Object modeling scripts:
+-------+

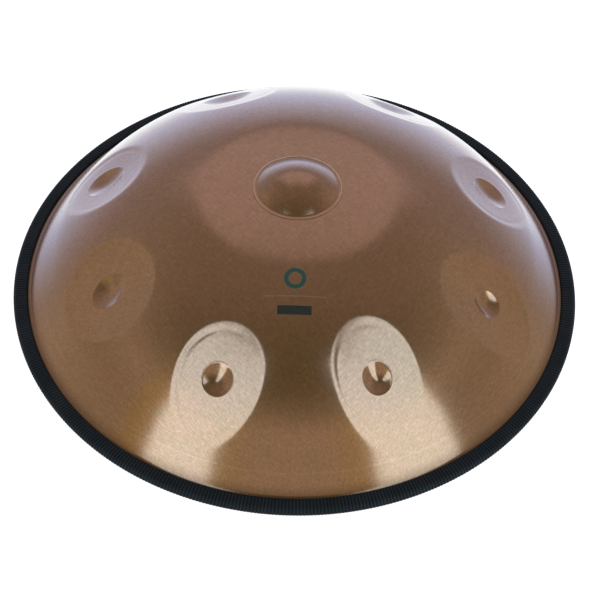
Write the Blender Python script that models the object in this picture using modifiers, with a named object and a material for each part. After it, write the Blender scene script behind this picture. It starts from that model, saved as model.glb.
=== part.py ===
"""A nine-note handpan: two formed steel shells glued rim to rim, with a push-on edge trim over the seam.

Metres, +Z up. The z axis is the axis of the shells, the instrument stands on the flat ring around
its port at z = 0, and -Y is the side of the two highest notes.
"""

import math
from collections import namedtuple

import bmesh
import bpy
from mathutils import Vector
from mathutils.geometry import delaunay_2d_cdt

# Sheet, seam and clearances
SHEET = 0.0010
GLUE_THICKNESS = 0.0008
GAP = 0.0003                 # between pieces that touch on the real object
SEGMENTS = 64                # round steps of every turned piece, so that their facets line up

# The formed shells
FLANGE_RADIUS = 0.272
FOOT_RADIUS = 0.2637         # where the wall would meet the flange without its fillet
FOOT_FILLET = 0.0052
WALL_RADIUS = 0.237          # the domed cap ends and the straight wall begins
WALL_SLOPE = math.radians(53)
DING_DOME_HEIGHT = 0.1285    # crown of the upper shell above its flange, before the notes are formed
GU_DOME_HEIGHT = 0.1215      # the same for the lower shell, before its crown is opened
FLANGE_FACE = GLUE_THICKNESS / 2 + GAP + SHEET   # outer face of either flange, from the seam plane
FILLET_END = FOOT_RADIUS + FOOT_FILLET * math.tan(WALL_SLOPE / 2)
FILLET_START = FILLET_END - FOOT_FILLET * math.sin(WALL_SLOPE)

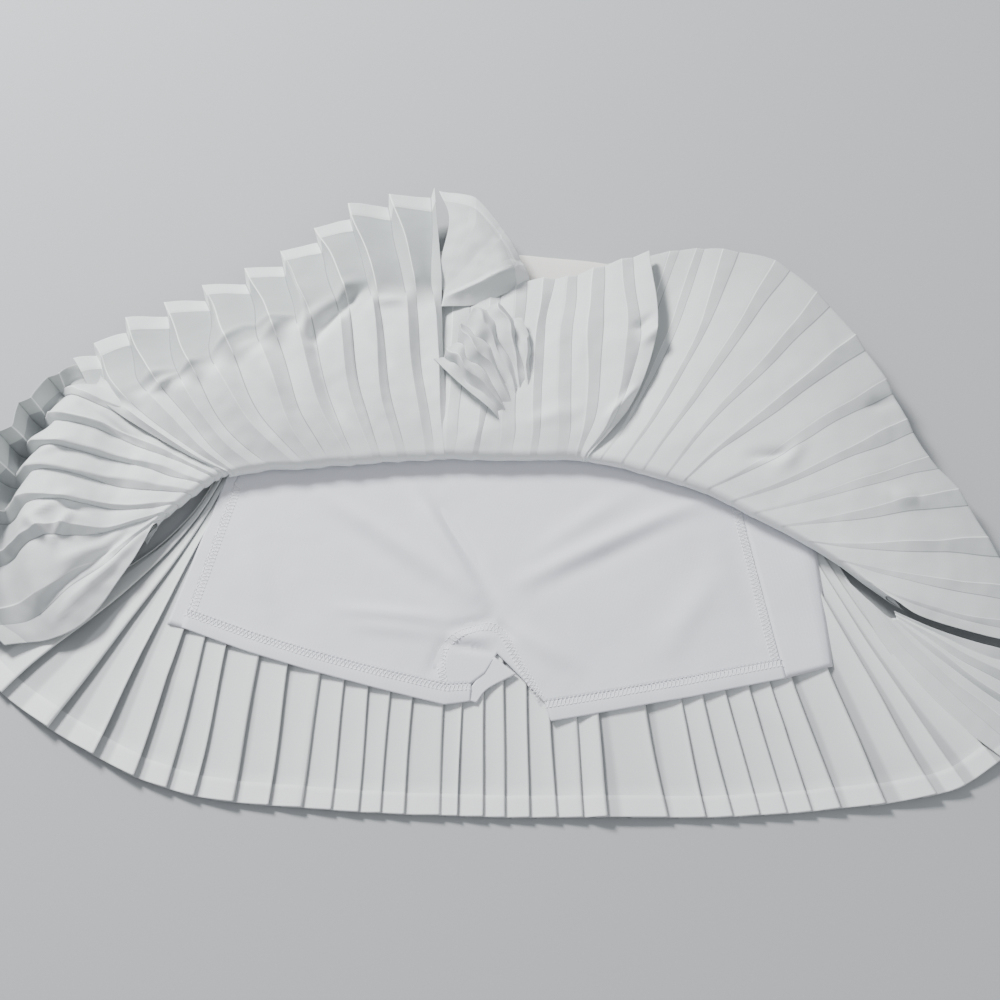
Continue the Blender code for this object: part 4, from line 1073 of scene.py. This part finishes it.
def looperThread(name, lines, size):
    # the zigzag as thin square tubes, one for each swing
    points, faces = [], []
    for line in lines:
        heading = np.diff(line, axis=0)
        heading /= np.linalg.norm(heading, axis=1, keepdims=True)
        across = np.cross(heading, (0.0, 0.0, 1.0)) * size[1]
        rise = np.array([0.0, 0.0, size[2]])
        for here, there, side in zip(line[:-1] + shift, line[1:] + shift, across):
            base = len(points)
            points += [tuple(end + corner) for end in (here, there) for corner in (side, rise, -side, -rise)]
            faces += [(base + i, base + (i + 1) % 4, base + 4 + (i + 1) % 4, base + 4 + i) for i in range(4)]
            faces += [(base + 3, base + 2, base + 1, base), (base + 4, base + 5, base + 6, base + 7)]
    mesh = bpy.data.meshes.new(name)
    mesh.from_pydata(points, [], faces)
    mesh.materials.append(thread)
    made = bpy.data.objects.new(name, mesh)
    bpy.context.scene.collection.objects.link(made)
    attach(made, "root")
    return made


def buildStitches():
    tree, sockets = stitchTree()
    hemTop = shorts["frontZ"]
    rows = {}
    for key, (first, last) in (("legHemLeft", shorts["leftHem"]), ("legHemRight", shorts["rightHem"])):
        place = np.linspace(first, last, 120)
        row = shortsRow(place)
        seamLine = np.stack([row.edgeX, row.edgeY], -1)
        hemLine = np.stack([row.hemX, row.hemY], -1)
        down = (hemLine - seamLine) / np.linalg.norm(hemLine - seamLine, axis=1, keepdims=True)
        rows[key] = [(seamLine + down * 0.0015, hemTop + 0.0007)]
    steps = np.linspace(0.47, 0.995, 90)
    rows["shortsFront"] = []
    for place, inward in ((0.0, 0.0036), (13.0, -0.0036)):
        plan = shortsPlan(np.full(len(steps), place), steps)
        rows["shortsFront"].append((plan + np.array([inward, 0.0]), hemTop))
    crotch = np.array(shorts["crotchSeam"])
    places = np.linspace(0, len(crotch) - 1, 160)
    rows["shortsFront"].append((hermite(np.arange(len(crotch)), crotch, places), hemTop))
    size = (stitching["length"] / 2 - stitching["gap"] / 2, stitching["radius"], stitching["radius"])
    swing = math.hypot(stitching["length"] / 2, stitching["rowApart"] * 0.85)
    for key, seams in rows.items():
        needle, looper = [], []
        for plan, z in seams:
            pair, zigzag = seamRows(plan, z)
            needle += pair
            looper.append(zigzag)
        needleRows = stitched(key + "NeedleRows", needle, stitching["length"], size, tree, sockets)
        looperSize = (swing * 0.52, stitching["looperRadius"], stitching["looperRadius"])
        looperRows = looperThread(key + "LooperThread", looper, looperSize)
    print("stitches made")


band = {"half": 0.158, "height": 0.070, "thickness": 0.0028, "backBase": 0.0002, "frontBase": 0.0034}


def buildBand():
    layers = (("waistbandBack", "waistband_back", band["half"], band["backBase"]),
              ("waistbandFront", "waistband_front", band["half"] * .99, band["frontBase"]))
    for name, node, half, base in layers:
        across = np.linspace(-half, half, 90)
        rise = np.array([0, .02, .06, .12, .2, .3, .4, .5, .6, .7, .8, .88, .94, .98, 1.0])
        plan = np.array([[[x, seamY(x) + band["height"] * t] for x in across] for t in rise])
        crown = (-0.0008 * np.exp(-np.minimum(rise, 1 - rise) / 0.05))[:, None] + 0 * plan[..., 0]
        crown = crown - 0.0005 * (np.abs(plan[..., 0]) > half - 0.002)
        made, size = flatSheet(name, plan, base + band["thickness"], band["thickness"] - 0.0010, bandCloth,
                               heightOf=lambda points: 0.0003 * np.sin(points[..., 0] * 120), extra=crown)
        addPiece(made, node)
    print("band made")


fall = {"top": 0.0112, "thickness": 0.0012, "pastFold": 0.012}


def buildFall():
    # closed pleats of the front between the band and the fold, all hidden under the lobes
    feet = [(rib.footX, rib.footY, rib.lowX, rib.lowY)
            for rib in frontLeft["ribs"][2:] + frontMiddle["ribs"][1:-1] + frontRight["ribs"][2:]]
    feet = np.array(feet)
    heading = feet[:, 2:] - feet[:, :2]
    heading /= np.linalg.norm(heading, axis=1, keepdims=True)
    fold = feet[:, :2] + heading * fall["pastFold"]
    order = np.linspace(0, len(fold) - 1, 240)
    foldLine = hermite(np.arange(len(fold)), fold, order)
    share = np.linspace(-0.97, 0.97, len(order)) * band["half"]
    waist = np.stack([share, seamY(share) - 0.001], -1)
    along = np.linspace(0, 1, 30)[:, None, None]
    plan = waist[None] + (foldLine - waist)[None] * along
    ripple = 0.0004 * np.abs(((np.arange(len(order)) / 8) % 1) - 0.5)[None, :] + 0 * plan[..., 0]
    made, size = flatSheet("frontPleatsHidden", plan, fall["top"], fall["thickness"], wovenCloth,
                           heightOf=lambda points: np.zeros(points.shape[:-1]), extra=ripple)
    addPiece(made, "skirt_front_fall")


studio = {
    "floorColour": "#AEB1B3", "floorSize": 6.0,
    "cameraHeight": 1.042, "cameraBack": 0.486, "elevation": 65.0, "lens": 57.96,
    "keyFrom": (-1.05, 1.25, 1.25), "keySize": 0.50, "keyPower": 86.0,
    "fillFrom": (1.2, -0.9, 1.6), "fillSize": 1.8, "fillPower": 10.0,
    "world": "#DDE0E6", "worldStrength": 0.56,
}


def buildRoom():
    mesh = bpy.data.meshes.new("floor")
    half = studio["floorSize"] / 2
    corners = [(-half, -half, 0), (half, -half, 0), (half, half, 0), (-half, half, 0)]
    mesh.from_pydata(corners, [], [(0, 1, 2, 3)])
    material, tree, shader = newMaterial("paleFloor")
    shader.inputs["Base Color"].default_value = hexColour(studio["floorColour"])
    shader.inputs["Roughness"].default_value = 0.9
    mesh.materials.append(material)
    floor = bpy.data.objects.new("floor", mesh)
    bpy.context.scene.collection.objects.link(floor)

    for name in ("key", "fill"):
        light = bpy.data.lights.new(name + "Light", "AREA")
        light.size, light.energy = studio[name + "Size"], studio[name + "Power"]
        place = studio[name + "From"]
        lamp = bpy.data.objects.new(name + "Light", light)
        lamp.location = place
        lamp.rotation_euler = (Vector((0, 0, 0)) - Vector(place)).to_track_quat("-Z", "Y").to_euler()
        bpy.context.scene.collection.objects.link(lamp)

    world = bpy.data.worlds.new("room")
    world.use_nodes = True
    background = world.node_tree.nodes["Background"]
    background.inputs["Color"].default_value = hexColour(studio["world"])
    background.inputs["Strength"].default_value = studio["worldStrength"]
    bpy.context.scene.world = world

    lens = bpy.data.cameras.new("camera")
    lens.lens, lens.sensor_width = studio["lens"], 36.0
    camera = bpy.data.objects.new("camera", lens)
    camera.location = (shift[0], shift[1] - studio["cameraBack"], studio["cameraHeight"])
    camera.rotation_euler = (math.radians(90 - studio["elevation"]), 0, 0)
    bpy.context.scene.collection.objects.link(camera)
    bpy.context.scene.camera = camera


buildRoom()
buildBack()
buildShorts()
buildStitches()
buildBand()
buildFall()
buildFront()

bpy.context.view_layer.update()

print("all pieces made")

+-------+

Required work.
Using the entries above, quote each line verbatim from the first through the line that contains "SEGMENTS = 64".

Output below.
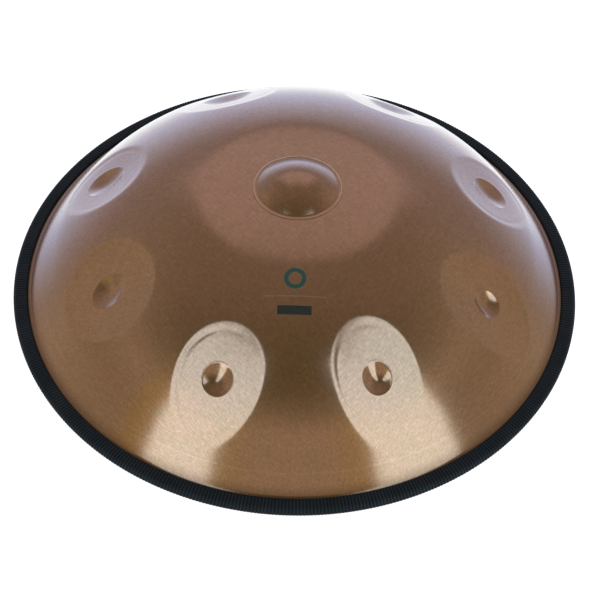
Write the Blender Python script that models the object in this picture using modifiers, with a named object and a material for each part. After it, write the Blender scene script behind this picture. It starts from that model, saved as model.glb.
=== part.py ===
"""A nine-note handpan: two formed steel shells glued rim to rim, with a push-on edge trim over the seam.

Metres, +Z up. The z axis is the axis of the shells, the instrument stands on the flat ring around
its port at z = 0, and -Y is the side of the two highest notes.
"""

import math
from collections import namedtuple

import bmesh
import bpy
from mathutils import Vector
from mathutils.geometry import delaunay_2d_cdt

# Sheet, seam and clearances
SHEET = 0.0010
GLUE_THICKNESS = 0.0008
GAP = 0.0003                 # between pieces that touch on the real object
SEGMENTS = 64                # round steps of every turned piece, so that their facets line up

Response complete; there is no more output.